Au-delà de la réalisation du moi, il y a même un niveau d’existence plus avancé, un niveau qui n’a été atteint que par quelques élus. Dabrowski l’a appelé "intégration secondaire" et c’est la réalisation de l’idéal de personnalité. Pour la plupart d’entre nous, ceci demeure une vision de la perfection plutôt qu’une potentialité dans cette vie. Au niveau V, on transcende l’égo et atteint une unité harmonieuse avec l’univers. Il n’y a pas d’écart entre "ce qui est" et "ce qui devrait être"; l’individu est une manifestation vivante de "ce qui devrait être". Parmi les individus ayant atteint le niveau V, on compte Dag Hammarskjold, Peace Pilgrim et Mère Thérésa de Calcutta.
Bien que la réalisation complète du niveau V ne se produit que rarement, le fait que la théorie de Dabrowski l’inclue comme possibilité de développement, est significatif. Cette théorie donne une crédibilité psychologique au plus élevé de l’expérience humaine. Reconnaître un idéal, c’est le premier pas vers sa réalisation. Comme nous comprenons plus de choses au sujet des facteurs psychologiques impliqués dans un développement avancé, nous pouvons être capables de nourrir ce développement et devenir une race d’êtres de compassion.

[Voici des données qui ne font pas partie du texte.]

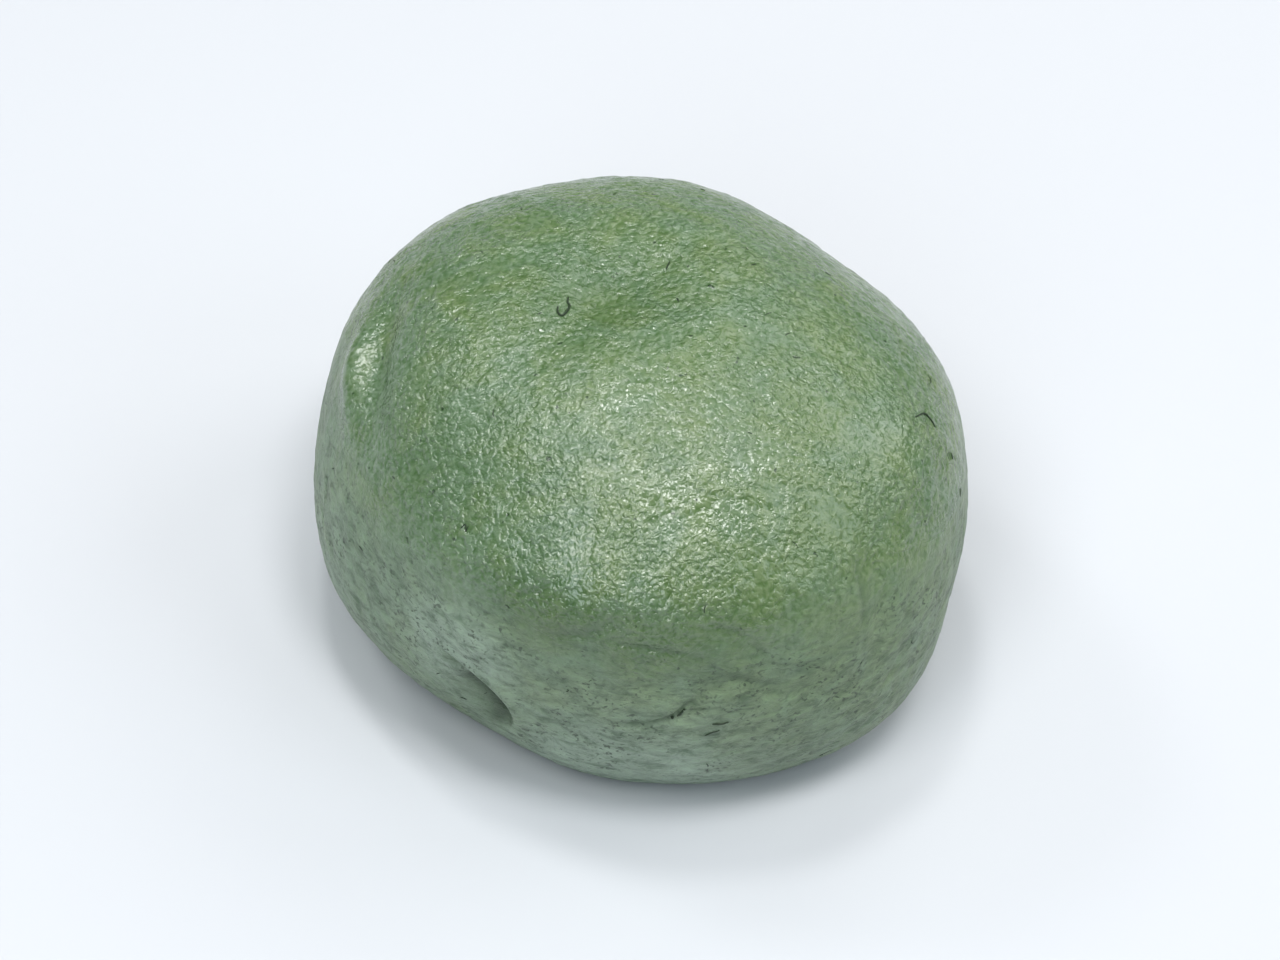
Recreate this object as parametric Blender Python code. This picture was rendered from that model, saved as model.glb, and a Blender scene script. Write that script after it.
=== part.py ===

Il est important que le thérapeute reconnaisse la différence entre un jeu de "devrait" imposé par la société et une vision intérieure d’un idéal de personnalité en évaluant le niveau de développement d’un patient. Les "devrait" sont un phénomène de niveau II ; les idéaux choisis en autonomie sont des phénomènes de niveau III. Ils sont très différents.
Un autre facteur important de cette théorie est qu’elle voit le développement sous un angle très large, d’un point de vue de ce qui est possible pour la totalité de l’humanité, et non seulement pour un individu donné. Ceci signifie que l’évolution d’une personne du niveau I jusqu’au niveau V est impossible. Une personne peut rester dans un seul niveau une vie entière, évoluant à l’intérieur de ce niveau, mais sans subir la transformation agonisante vers un niveau supérieur. Bien souvent, une personne va fonctionner simultanément à deux niveaux et à trois niveaux au plus, mais la structure d’un niveau sera toujours dominante.
En arrière-plan de cette théorie, on peut voir la valeur positive de traits supposés névrotiques qui peuvent faire surface pendant la crise du milieu de vie. Le dessous sombre de la crise, ces sentiments souvent surprenants de faux, de culpabilité sans raison, de dépression accablante et de désespoir insensé prennent une nouvelle signification. Ils peuvent être le signe d’une évolution, évolution qui éloigne de l’adaptation aux normes sociétales vers les débuts de valeurs intériorisées, enracinées dans le moi, et de pas timides vers l’autonomie.
Quel est alors le rôle du thérapeute, dans cette situation ? Avant tout, voir le conflit et l’anxiété comme signes positifs d’évolution et de santé a un effet améliorant en soi. La vision à long terme devient prometteuse, quand bien même le processus immédiat reste douloureux. Le thérapeute peut soutenir les patients pendant le processus de transformation, aider à recadrer les éléments de la situation dans une lumière positive. L’idée centrale de la théorie de Dabrowski de l’évolution émotionnelle peut suggérer de valider ces sentiments sincères, permettre le processus de transformation mais en notant des indicateurs d’évolution nouvelle dans des domaines telles que s’approprier ses expériences, examiner ses valeurs, affirmer ses droits et convictions. La sensibilité et le caractère réfléchi émergeants sont à célébrer. Savoir que le supplice est une part nécessaire de l’évolution vers une intégration plus élevée, peut aider et le patient et le thérapeute à gérer avec plus de sagesse et à continuer – chacun d’eux – cette longue route vers la réalisation du moi authentique.